Le mangaka étoffe son univers progressivement. Ainsi, la galerie des protagonistes s'agrandit dans ce volume, ce qui densifie les récits proposés. Hiroto Ikuta reste le personnage principal, mais il est utilisé comme une clef de voute. Ce qui est astucieux, puisque cela permet à l'auteur de faire graviter autour du feeter d'autres protagonistes ayant leur propre histoire venant plus ou moins se greffer à la vie quotidienne d'Hiroto. L'effet de narration chorale est efficace. Ainsi Yomogi, l'agente immobilière, se dévoile davantage, ce qui permet à Keigo de montrer la dualité des individus entre leur vie privée et le masque porté en public ou au travail. La froideur, que Yomogi affichait dans le premier tome et qui s'effritait un peu dans le deuxième, fait place ici au côté fun d'une jeune femme qui veut croquer la vie à pleines dents (quitte à ne plus loger dans son maillot de bain) tout en assimilant la pression sociétale du monde professionnel. Sa rencontre avec le jeune écrivain à succès apporte, dès lors, un nouvel élément scénaristique : le triangle amoureux. La succession des chapitres l'évoquant est drôle, puisque l'auteur joue avec les codes de cette technique scénaristique en mettant parallèle Ryo Ishikawa et Hiroto sans qu’ils ne se croisent pour le moment. L'arrivée de nouveaux individus et le suivi de ceux déjà connus permettent au mangaka de poursuivre l'exploration de thèmes qui lui sont chers : la fougue de la jeunesse et sa manière de vivre dans une société codifiée, la manière de vivre en dehors de ces normes sociétales, l'évolution liée à l'âge, le regard des autres et ses conséquences sur soi. Dans cette série, il le fait par un prisme empreint de douceur et de nostalgie sur le temps qui passe, avec une petite pointe de critique, alors que dans Mauvaise herbe, le ton était plus dramatique, noir et cinglant. Bref, la construction et le déroulement de la narration sont maitrisés de bout en bout.

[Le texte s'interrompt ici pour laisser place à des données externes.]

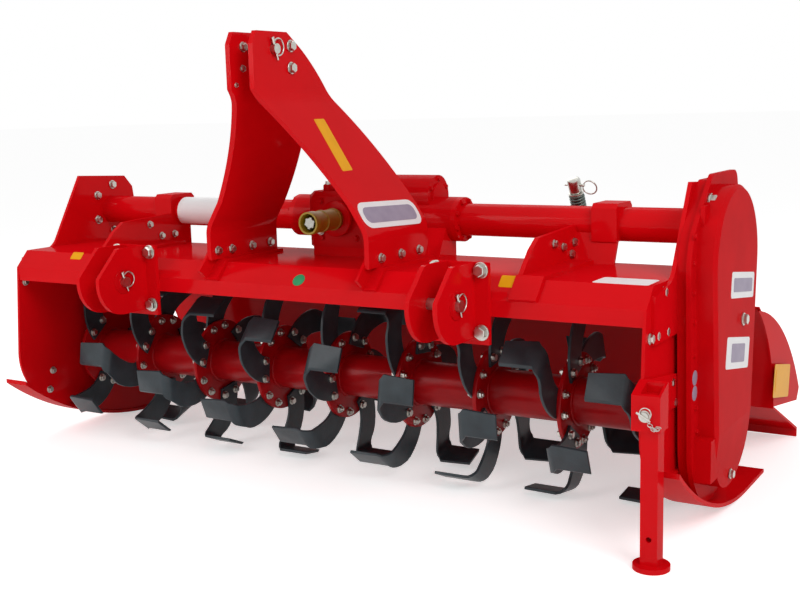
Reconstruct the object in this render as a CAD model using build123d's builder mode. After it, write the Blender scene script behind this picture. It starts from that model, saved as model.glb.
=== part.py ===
# Rotary tiller for a tractor's three-point hitch.
# X runs along the rotor and +X is the gear case end, -Y is the tractor side, +Z is up.
# The ground is z = 0 and the rotor's axis lies over y = 0. All sizes are millimetres.
import os
from math import asin, atan2, cos, degrees, hypot, radians, sin, sqrt, tan

from build123d import *

os.makedirs("parts", exist_ok=True)

# Rotor
axle_height = 262.0
axle_radius = 25.0
flange_count = 9
flange_pitch = 240.0
flange_radius = 127.0
flange_thickness = 12.0
rotor_tube_radius = 62.0
rotor_end_gap = 6.0
rotor_sides = 20
small_sides = 16
blades_per_flange = 6
blade_reach = 252.0
blade_root_radius = 84.0
blade_thickness = 8.0
blade_width = 62.0
blade_foot_length = 110.0
blade_foot_taper = 22.0
blade_bend_radius = 22.0
blade_sweep_angle = 36.0
blade_edge_steps = 3
blade_bend_steps = 2
blade_helix_angle = 15.0
first_blade_angle = 96.0

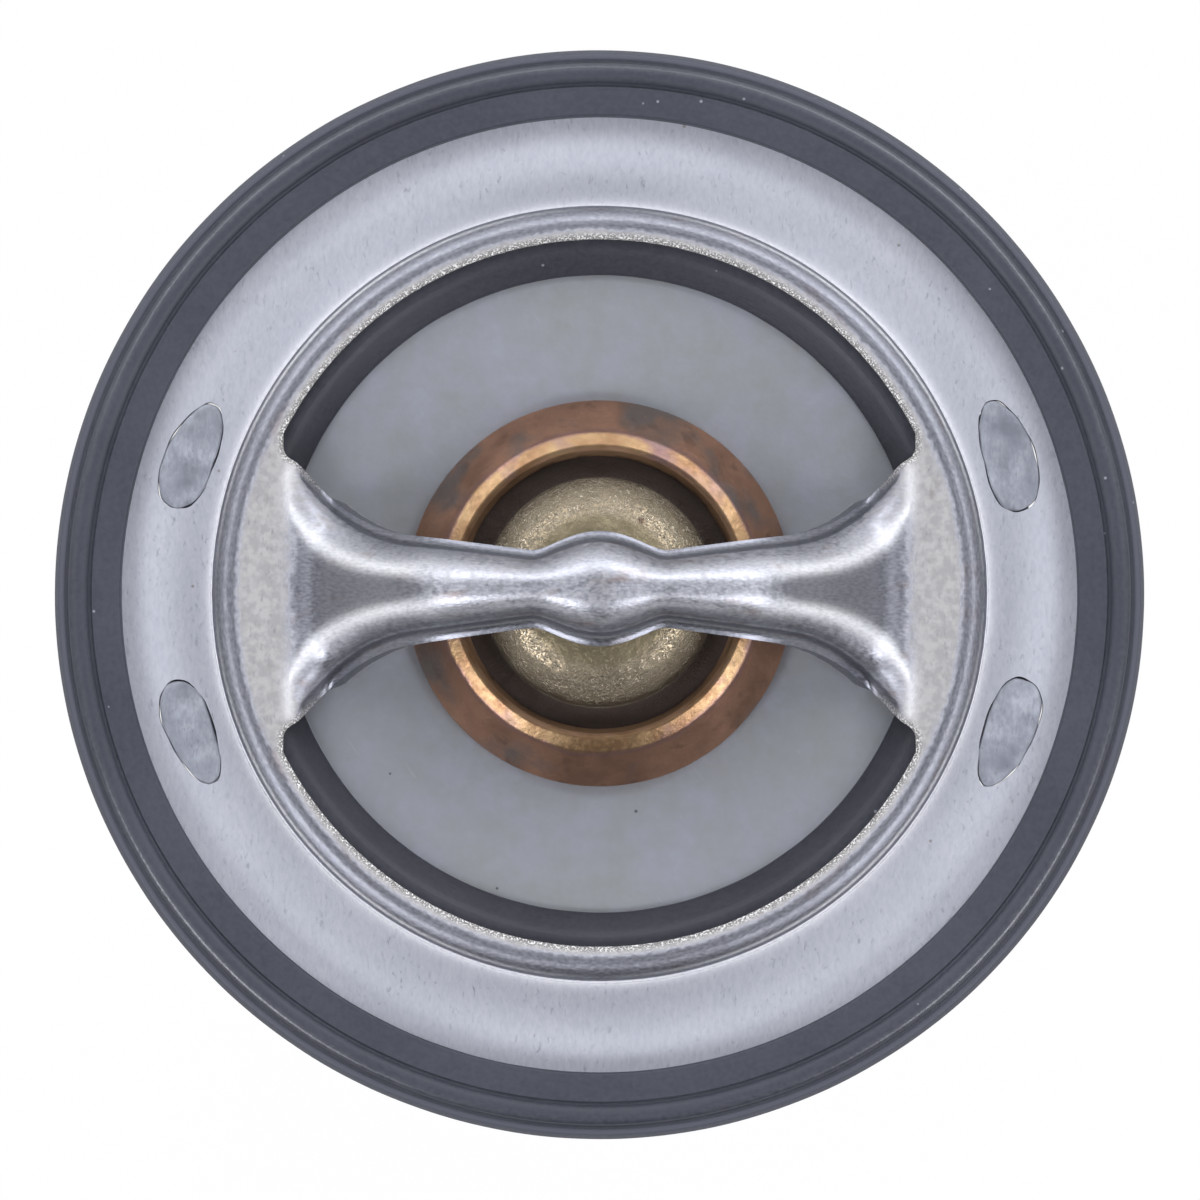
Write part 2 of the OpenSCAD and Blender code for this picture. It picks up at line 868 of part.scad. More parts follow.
module circlip() {
    inner = stem_r - clip_groove + hold_gap;
    color("dimgray")
        rotate([0, 0, clip_gap / 2])
            rotate_extrude(angle = 360 - clip_gap)
                translate([inner, clip_z - clip_t])
                    square([clip_r - inner, clip_t]);
}

flange_bridge();
rim_gasket();
lower_yoke();
valve_plate();
valve_seal();
element_cup();
wax_charge();
rubber_boot();
guide();
piston();
main_spring();
bypass_stem();
bypass_spring();
bypass_plate();
bypass_washer();
circlip();
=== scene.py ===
"""Looks of an engine thermostat insert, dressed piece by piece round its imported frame."""

import logging
import math
from collections.abc import Sequence
from dataclasses import dataclass
from enum import Enum

import bmesh
import bpy
import numpy as np
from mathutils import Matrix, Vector


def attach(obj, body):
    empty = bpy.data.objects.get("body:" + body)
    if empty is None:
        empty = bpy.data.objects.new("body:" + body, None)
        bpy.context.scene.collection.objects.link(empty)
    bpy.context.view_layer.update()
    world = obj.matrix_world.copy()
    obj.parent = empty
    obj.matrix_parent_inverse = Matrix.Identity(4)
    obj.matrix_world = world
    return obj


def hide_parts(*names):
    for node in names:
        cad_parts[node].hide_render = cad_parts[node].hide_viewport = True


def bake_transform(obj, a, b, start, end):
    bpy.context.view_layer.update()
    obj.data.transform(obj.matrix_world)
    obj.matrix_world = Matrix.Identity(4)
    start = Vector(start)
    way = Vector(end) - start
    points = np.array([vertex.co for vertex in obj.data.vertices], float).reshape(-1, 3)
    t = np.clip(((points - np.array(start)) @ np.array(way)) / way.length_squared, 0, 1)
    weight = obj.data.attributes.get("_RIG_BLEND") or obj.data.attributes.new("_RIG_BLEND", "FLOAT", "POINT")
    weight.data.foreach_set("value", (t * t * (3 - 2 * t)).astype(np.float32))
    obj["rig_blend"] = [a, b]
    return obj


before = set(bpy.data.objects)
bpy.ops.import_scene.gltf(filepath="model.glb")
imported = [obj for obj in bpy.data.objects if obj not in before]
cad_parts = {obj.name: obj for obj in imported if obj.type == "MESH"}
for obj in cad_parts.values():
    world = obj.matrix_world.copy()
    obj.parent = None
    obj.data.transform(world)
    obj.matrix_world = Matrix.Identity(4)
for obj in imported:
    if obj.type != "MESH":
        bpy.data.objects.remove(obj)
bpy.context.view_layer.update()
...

Cette ambiance est due également au style du dessinateur. Les visages en rondeur des personnages contribuent à générer un effet apaisant, tout en arrivant à faire passer le large panel d'émotions dont l'histoire a besoin. Les décors sont soignés, renforçant l'effet d'ancrage dans la vie de tous les jours.
Ce troisième opus d'Hirayasumi entraine, avec douceur, les lecteurs dans le quotidien de jeunes Tokyoïtes. En orchestrant intelligemment un jeu de chassé-croisé entre ces derniers au travers des chapitres, Shinzo Keigo dévoile son talent de conteur social. Un manga passionnant et plaisant dont les bédéphiles attendent impatiemment le tome suivant.